In a recent interview on the BBC World Service programme Science in Action Professor Zhengming Chen explained how the seed of an idea grew into one of the world’s largest prospective studies.
In the early 1990s Professor Chen started thinking about the potential for a project that was to become the China Kadoorie Biobank (CKB), a collaboration between the University of Oxford, Peking University and the Chinese Academy of Medical Sciences. At that time the technology for massive scale analyses did not exist but he believed that in the future it would be possible to cheaply screen blood samples for factors that might be linked to disease.
In 2004, about a year after the first human genome was sequenced, the China Kadoorie Biobank received funding to start collecting blood samples from over half a million people in ten regions of China.

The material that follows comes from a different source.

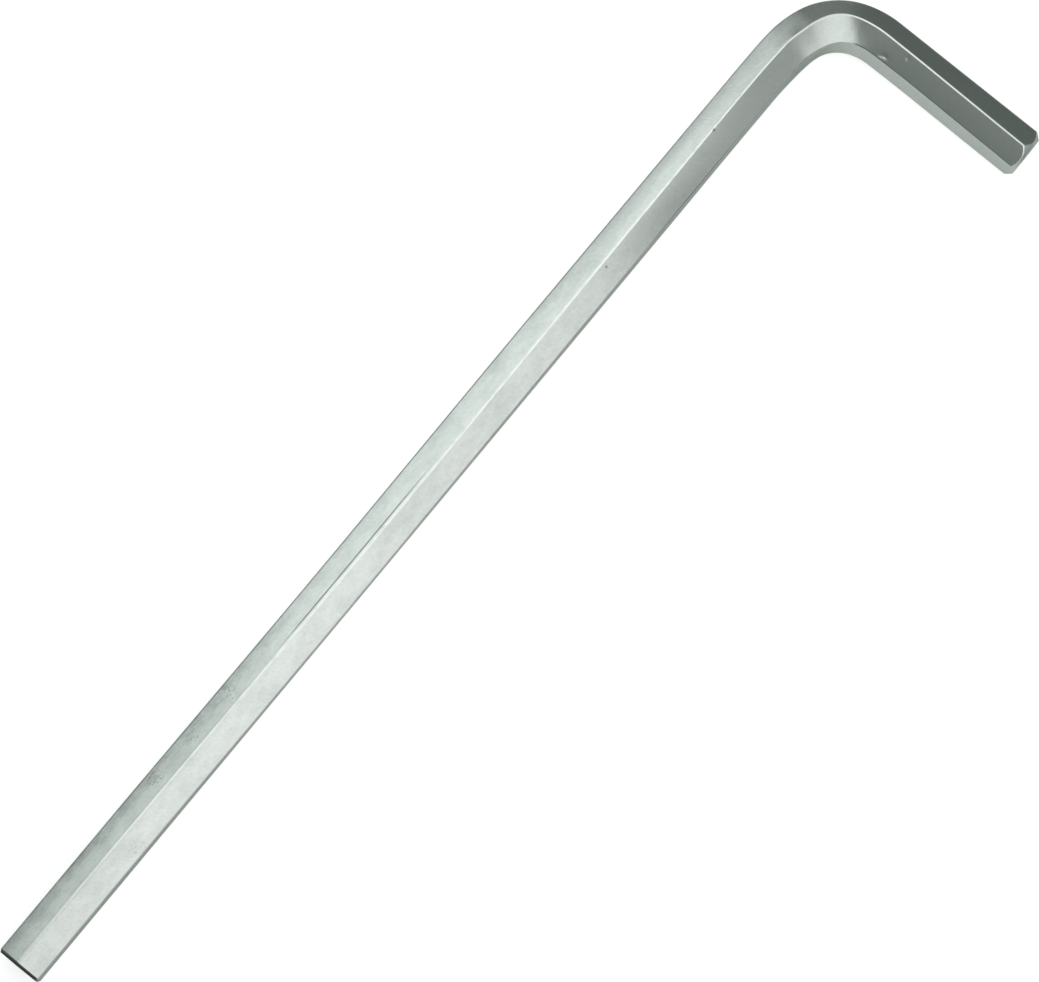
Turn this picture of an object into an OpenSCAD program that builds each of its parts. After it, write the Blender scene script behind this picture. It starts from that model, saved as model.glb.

Samples were put into long-term storage and now, nearly 20 years later, the technology is available to analyse tiny samples of blood for thousands of proteins and metabolites.
The millions of stored blood samples are bar-coded and linked to other data collected from the study participants including genetic data and information on lifestyle factors and health conditions. Professor Chen and colleagues from the NDPH Wolfson Laboratories described how this unique resource provides opportunities for endless research. Professor Chen predicted that over the next five to ten years the CKB will generate a huge amount of information that will enable a better understanding of the prevention and treatment of many diseases.